As the Centennial Exposition at Philadelphia, in 1876, delighted so many thousands of visitors by showing, as it were, the photographs of the Japanese fancy and imagination in their art products, so it is possible that the World's Columbian Exposition in this city will surpass the former encyclopaedia of fancy and yield richer delight. Besides enjoying the sight of the Japanese works of art and use, admiring the technical perfection, and learning something of their processes, the visitor to the Exposition will wish to have insight into their art ideas, symbolism, mythology, and history. Almost every article of Japanese production, from the colossal vase and urn to the fan and the opening water-flower,[1] is full of allusion and suggestion to one who reads the thought in its symbol. Bronzes, porcelain, ivory, crystal, embroidery, bristle with poetic or mythic allusion. The artist of Japan pours upon his work a prodigality of symbolism, which to the average Occidental mind is dumb or enigmatic. With some knowledge of the groundwork of their mythology, history and the aspects of nature, much of their art and symbolism may be understood.

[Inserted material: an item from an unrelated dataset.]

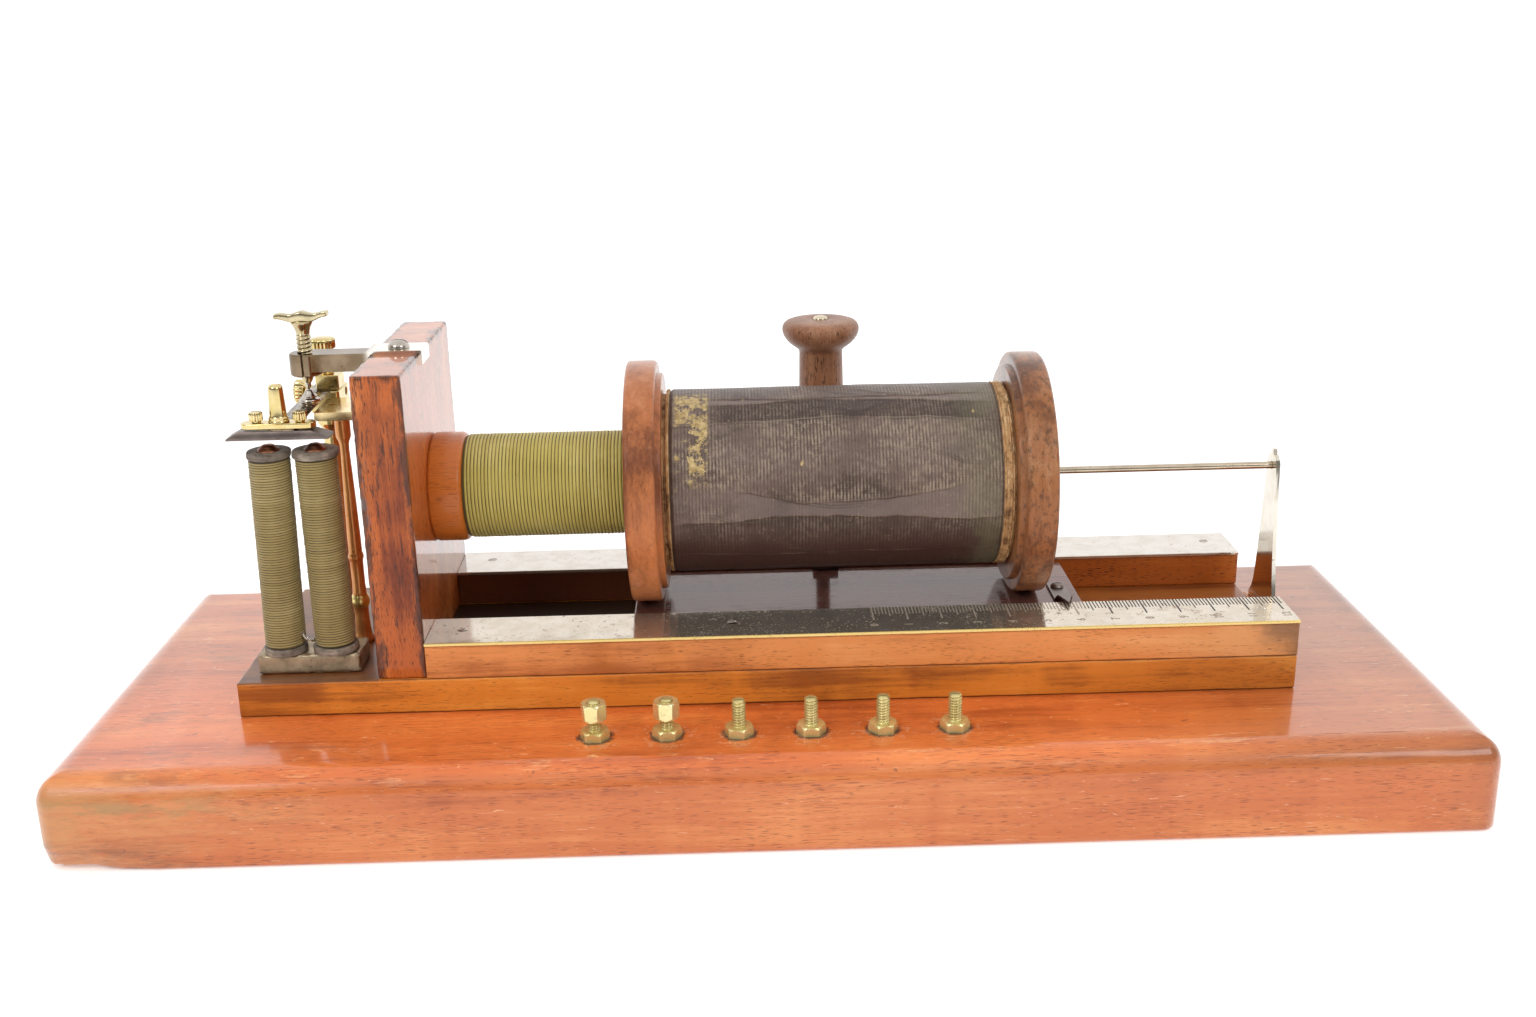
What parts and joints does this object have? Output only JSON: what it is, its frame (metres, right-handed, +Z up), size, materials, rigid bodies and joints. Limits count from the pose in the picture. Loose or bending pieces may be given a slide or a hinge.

Like all the sets of symbols peculiar to particular nations or civilizations, the art-radicals or basic stock of ideas are few, yet these are expressed in numberless forms and combinations. To that phase of the illustrations and interpretation of the folk-lore of Japan, as well as to its increasing literature, we invite all those who enjoy the study of the Japanese mind as it blossomed out in days long distant from ours. In general, it may be said, that the forms which folk-lore take are the witnesses of processes of thought which are outlived, and which have emerged into higher and nobler methods of illustration and reasoning; but in the progress of the race these steps in advancement are not to be ignored. Apart from the utility and value of folk-lore study, is the enjoyment which comes to the student; and to that enjoyment, as especially furnished in this World's Columbian Exposition, we invite you all.

  1. Shreds of pith which, dropped upon water, unfold into various designs, symbols, and suggestions of stories.